É inegável que houve, sobretudo nas últimas décadas, um grande número de ações de radicais contra cristãos e outras minorias em muitos países de maioria muçulmana. Esse fenômeno tem se agravado como um reflexo dos problemas da política mundial, a atitude das potências ocidentais e principalmente a interferência nos conflitos do oriente médio, têm fortalecido o discurso dos elementos radicais em muitos países. Assim, a rejeição à cultura ocidental e à religião cristã (identificada com o ocidente), vista como um elemento desagregador no mundo muçulmano, gera maior hostilidade e radicalismo.
Fenômeno semelhante verificamos no ocidente, os atentados e a migração em massa de refugiados têm servido para fortalecer o discurso xenófobo dos radicais de direita e a islamofobia, que se transformou numa bandeira do fundamentalismo cristão.

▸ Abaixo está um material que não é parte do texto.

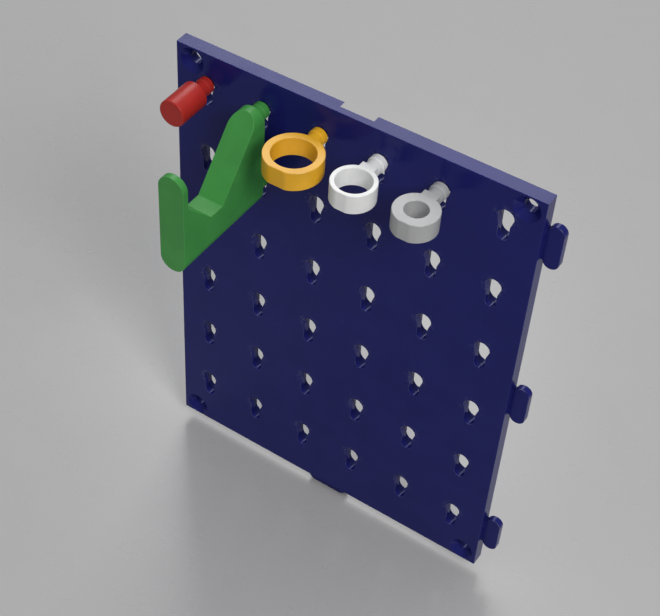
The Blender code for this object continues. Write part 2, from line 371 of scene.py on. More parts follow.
@dataclass(frozen=True)
class TilePlastic(MouldedPlastic):
    """Polished ABS of the tile, scuffed where plugs are pushed in and slid down.

    Attributes:
        grid_x: A keyhole's place across the tile, in metres. It and the next three are the tile's.
        grid_z: A keyhole's place up the tile.
        pitch_x: Distance between columns.
        pitch_z: Distance between rows.
        scuff_inner: Where the scuffing round a keyhole is strongest, in metres.
        scuff_outer: Where it has faded out, in metres.
        scuff_mm: Width of one fleck of it.
        scuff_depth: How rubbed the strongest fleck is.
    """

    grid_x: float = 0.0
    grid_z: float = 0.0
    pitch_x: float = 1.0
    pitch_z: float = 1.0
    scuff_inner: float = 0.0036
    scuff_outer: float = 0.0062
    scuff_mm: float = 1.1
    scuff_depth: float = 0.35

    def wear_socket(self, tree: Tree, place: Socket) -> Socket:
        """Edge wear, with a faint ring of scuffs round each keyhole's entry.

        Args:
            tree: The material's tree.
            place: Object coordinates.

        Returns:
            A grey socket from none to fully rubbed.
        """
        edges = super().wear_socket(tree, place)
        parts = add_node(tree, "ShaderNodeSeparateXYZ", {0: place}).outputs
        grid = ((parts[0], self.grid_x, self.pitch_x), (parts[2], self.grid_z, self.pitch_z))
        offsets = []
        for socket, start, pitch in grid:
            steps = maths(tree, "MULTIPLY_ADD", socket, 1.0 / pitch, 0.5 - start / pitch)
            share = maths(tree, "FRACT", steps)
            offsets.append(maths(tree, "MULTIPLY_ADD", share, pitch, -0.5 * pitch))
        local = add_node(tree, "ShaderNodeCombineXYZ", dict(enumerate(offsets))).outputs[0]
        length = add_node(tree, "ShaderNodeVectorMath", {0: local}, operation="LENGTH")
        ring = remap(
            tree,
            length.outputs["Value"],
            (self.scuff_inner, self.scuff_outer),
            (1.0, 0.0),
            interpolation_type="SMOOTHSTEP",
        )
        flecks = remap(
            tree,
            self.noise(tree, place, self.scuff_mm, 3.0),
            (0.52, 0.66),
            (0.0, self.scuff_depth),
        )
        return maths(tree, "MAXIMUM", edges, maths(tree, "MULTIPLY", ring, flecks))


@dataclass(frozen=True)
class StudioSurface:
    """Pale board with a faint sheen, under the object.

    Attributes:
        name: Material name.
        colour: Colour of the board, sRGB hex.
        specular: Specular level of the shader.
        mottle_mm: Width of the board's faint mottling.
        mottle_depth: Its darkest part, as a share of the colour.
        roughness: Roughness of the glossiest and the dullest part.
    """

    name: str
    colour: str
    specular: float = 0.4
    mottle_mm: float = 1000.0 / 60.0
    mottle_depth: float = 0.975
    roughness: tuple[float, float] = (0.24, 0.32)

    def make(self) -> bpy.types.Material:
        """Builds the floor's material.

        Returns:
            A material whose colour and gloss vary faintly.
        """
        material = bpy.data.materials.new(self.name)
        material.use_nodes = True
        tree = material.node_tree
        shader = tree.nodes["Principled BSDF"]
        shader.inputs["Specular IOR Level"].default_value = self.specular
        place = add_node(tree, "ShaderNodeTexCoord").outputs["Object"]
        values = {"Vector": place, "Scale": 1000.0 / self.mottle_mm, "Detail": 4.0}
        mottle = add_node(tree, "ShaderNodeTexNoise", values).outputs[0]
        body = linear(self.colour)
        dark = (*(value * self.mottle_depth for value in body[:3]), 1.0)
        tree.links.new(mixed(tree, mottle, dark, body), shader.inputs["Base Color"])
        rough = remap(tree, mottle, (0.0, 1.0), self.roughness)
        tree.links.new(rough, shader.inputs["Roughness"])
        return material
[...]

Pouco se tem feito para impedir o acirramento do conflito cristão-islâmico; infelizmente devemos dizer que os fundamentalistas dos dois lados têm prevalecido. Entretanto, é possível e desejável apostar no diálogo, combater a desinformação e desmobilizar a ideologia da intolerância que trabalha para alimentar o ódio e o preconceito.